On February 28, this Blog recognized the Birthday of Dr. Charles Stover, beginning his post with the the sentence, “He just may have been the greatest and most influential medical doctor to ever practice in our Rug City.” We were forced to use the phrase “May have been,” because today’s Birthday Celebrant Dr. William H. Robb battled him for that distinction back before the turn of the Twentieth Century and the two legendary physicians in fact were partners for a four year period. Based on the historical information we’ve read, Doctor’s Robb & Stover did as much for the practice of medicine in Amsterdam as Masters & Johnson did for the practice of sex in America.
French was the older of the two. He was born of the South Side of Amsterdam in the Town of Florida on July 1, 1843. His family moved to Saratoga for a time but returned to Amsterdam in time to see Robb graduate from Amsterdam Academy in 1862. With the Civil War raging, he taught school for a year and then began studying medicine under another Amsterdam Doctor named Jacob Snell. He then formally graduated from Albany Medical College in 1865 and went into his first partnership with Snell in 1866 and remained with him for the next 7 years, before striking out on his own. It was during this time when he took the young Stover under his wing as a student and and in 1880, the two went into partnership for the next four years.
In a tribute written by yet another Amsterdam physician named S. H. French, Robb was described as “the most prominent physician and surgeon that ever practiced in Amsterdam…his capacity for work was enormous…Naturally an optimist, he carried his breezy hopefulness into the sick-room and inspired courage and confidence in his ability wherever he went.”
Working with Stover, he led the efforts to lobby Amsterdam’s City government to construct both the public drinking water and sewer systems. He and Stover are credited as the driving forces behind Amsterdam’s first city hospital. He championed and then chaired Amsterdam’s first free public library.

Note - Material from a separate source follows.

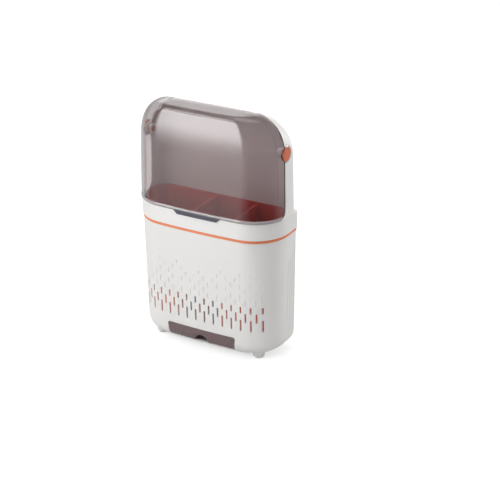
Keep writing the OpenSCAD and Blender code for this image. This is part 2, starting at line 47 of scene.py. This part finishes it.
MM_PER_M = 1000
WHITE = (1.0, 1.0, 1.0)
NEAR_BLACK = (0.02, 0.02, 0.02)

# Camera: it looks at AIM from the front right and above, and gives the photograph's view
AIM = Vector((0.050443, 0.0, 0.131646))
AZIMUTH = math.radians(29.109)
ELEVATION = math.radians(24.641)
DISTANCE = 1.58752
LENS_MM = 98.69
SENSOR_MM = 36.0
CLIP_START = 0.05

# Shading of the CAD nodes
WELD_DISTANCE = 2e-6
SHARP_ANGLE = math.radians(32.0)

# Moulded plastics: drift of the colour, uneven sheen, fine grain and slight waves
DRIFT_SCALE, DRIFT_LOW, DRIFT_HIGH = 14.0, 0.35, 0.65
SHEEN_SCALE, WAVE_SCALE = 60.0, 22.0
GRAIN_STRENGTH = 0.5
PLASTIC_IOR = 1.5
# Slot, two colours that drift into each other, roughness range, scale and depth of the grain
MOULDED = (
    ("white_shell", (0.885, 0.875, 0.857), (0.865, 0.856, 0.838), (0.38, 0.5), 1500.0, 0.000006),
    ("orange_pin", (0.70, 0.135, 0.035), (0.66, 0.12, 0.03), (0.28, 0.4), 1400.0, 0.00001),
    ("dark_grip", (0.03, 0.027, 0.045), (0.038, 0.034, 0.055), (0.3, 0.45), 1500.0, 0.00002),
    ("foot_pad", (0.80, 0.79, 0.775), (0.77, 0.76, 0.745), (0.6, 0.75), 900.0, 0.00003),
)

# Smoked plastics: drift of the colour, sheen, waves, and the painted light on the paler, hazier band
# along the lid's lower rim
SMOKED_DRIFT_SCALE, SMOKED_DRIFT_LOW, SMOKED_DRIFT_HIGH = 9.0, 0.3, 0.7
SMOKED_SHEEN_SCALE, SMOKED_WAVE_SCALE = 40.0, 16.0
SMOKED_WAVE_DEPTH, SMOKED_WAVE_STRENGTH = 0.0004, 0.25
SMOKED_IOR = 1.46
PAINTED_RIM_COLOUR, PAINTED_RIM_CLEARNESS, PAINTED_RIM_BLEND = (0.70, 0.67, 0.69), 0.55, 0.0001
# Slot, two colours, least roughness, haze, and the height below which it is paler and hazier,
# painted light on the lid's lower rim
SMOKED = (
    ("smoked_clear", (0.705, 0.63, 0.64), (0.69, 0.615, 0.625), 0.02, 0.0, 0.1822),
    ("smoked_tray", (0.46, 0.33, 0.34), (0.43, 0.305, 0.315), 0.12, 0.38, 0.0),
)

# Basket: its colours (the deeper red away from the ring is painted shade on its orange), sheen and
# grain, the ring's height range, and a painted glow of the outer wall behind the side slots, which
# little light reaches
RING_COLOUR, RING_TINT, BASKET_RED_WITH_PAINTED_SHADE = (0.86, 0.25, 0.10), (0.82, 0.23, 0.09), (0.70, 0.062, 0.042)
BASKET_SHEEN, BASKET_GRAIN, BASKET_GRAIN_DEPTH = (0.36, 0.48), 1200.0, 0.00001
OUTWARD_BLEND = 0.01
RING_LOW, RING_HIGH, RING_BLEND = 0.1535, 0.1590, 0.0005
PAINTED_GLOW_SIDE_FROM, PAINTED_GLOW_SIDE_TO = 0.021, 0.030
PAINTED_GLOW_MIDDLE_SHARE = 0.12
PAINTED_GLOW_TOP, PAINTED_GLOW_FADE, PAINTED_GLOW_STRENGTH = 0.090, 0.008, 0.13
PAINTED_GLOW_COLOUR = (0.9, 0.09, 0.05)

# Hood of the lid, in mm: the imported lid's sizes, with a softer bulge and a softer top edge
LID_LOW, LID_TOP, LID_REAR = 178.5, 300.0, 2.5
LID_WALL = 2.1
LOW_HALF_W, SIDE_IN = 95.4, 0.6
FRONT_Y, LEAN, BULGE = -35.2, 1.0, 6.0
BOW_R, CORNER_R, TOP_CORNER_R, ARCH_R, TOP_EDGE_R = 860.0, 44.0, 16.0, 42.0, 6.0
ARCH_Z = LID_TOP - ARCH_R
# Height over the lid's lower edge and how far the rim stands out there
RIM_ROWS = ((0.0, 0.35), (0.2, 0.5), (3.25, 0.5), (3.5, 0.3), (3.65, 0.0))
WALL_FROM = 5.0
HEEL_R = 9.0
BORDER_Y, BORDER_STEP = -8.5, 0.3
PIN_Y, PIN_Z, PIN_HOLE_R = 7.0, 255.5, 8.6
EAR_R, EAR_IN, EAR_OUT, EAR_EDGE = 10.4, 92.6, 93.9, 0.3
EAR_REACH = math.radians(117)
EAR_STEPS = 40
HOOD_SHARP_ANGLE = math.radians(50)

# Mesh steps of the hood: columns ahead of the border and in it, roof, walls, arch, bow and corner
COLS_FRONT, COLS_BORDER, COLS_ROOF = 46, 8, 60
ROWS_WALL, ROWS_ARCH = 44, 40
STEPS_BOW, STEPS_CORNER = 30, 60

# Stage
FLOOR_HALF = 6.0
FLOOR_COLOUR, FLOOR_TINT, FLOOR_SCALE = (0.62, 0.62, 0.62), (0.61, 0.61, 0.61), 3.0
FLOOR_ROUGHNESS, FLOOR_SPECULAR = 0.8, 0.2
FLOOR_LIFT = {"Is Camera Ray": 0.56, "Is Transmission Ray": 0.03, "Is Glossy Ray": 0.1}
WORLD_STRENGTH = 0.53
LIGHTS_AIM = (0, 0, 0.15)
# Name, place, size and power
LIGHTS = (
    ("key", (-1.1, -1.5, 1.5), (1.0, 1.0), 20.0),
    ("top", (0.0, 0.1, 1.9), (1.4, 1.4), 9.0),
    ("side", (0.8, 1.4, 0.5), (0.4, 0.8), 7.5),
)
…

Robb’s reputation extended beyond Amsterdam. He was one of the founders of the New York State Medical Association and one of its most active and respected members. In fact, it was while in New York City for an 1897 meeting of the state association that Robb was stricken with the illness that would eventually take his life. He was hospitalized there for several weeks before returning to Amsterdam. When he did not recover his strength, it was decided a warmer climate would be beneficial and Robb went to Selma, Alabama, where he died in January of 1898.